While this doctrine is certainly not Biblical, the fact that the holiday recognizes a separation of people from people is very significant since it prophetically depicts the coming day of Rapture. In this regard, and in light of 1 Thes 4:16, the blowing of the trumpet (actually, a shofar, or ram’s horn) on Yom Kippur is particularly interesting. The shofar (accompanied by actual metallic trumpets in temple days) is blown at mid-morning after the morning prayers, in three series of four distinctive notes: tekia (“blast”); shevarim (“broken notes”); teruah (“shout”—thought of as “the shout of an archangel”); and tekia gedolah (the “great blast”). The first series is tekia, shevarim, teruah, tekia, repeated three times. The second is tekia, shevarim, tekia, repeated three times.
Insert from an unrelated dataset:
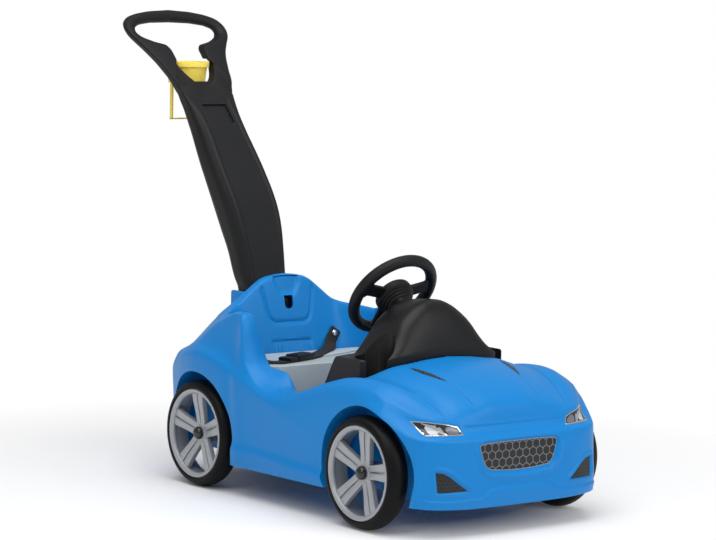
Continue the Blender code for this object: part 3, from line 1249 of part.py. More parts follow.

The final series is tekia, teruah, tekia, repeated three times, followed immediately by tekia gedolah, referred to in 1 Cor 15:52 as “the last trumpet”.

I am forever thrilled at the beauty of God’s timing! I believe that many of the events connected with Jeshua’s First and Second Advents actually occurred or will occur on the precise day of the Feast that pictures the event. Could it be that He will return for his Church at the exact moment of the “Last Trump” on the Feast of Trumpets (as God indeed said He would!), which is prophetic of the Rapture? Is it possible that He will return in judgment at the end of Tribulation on the Day of Atonement, the very day when God is thought to seal His judgment of His people? I am convinced it is so!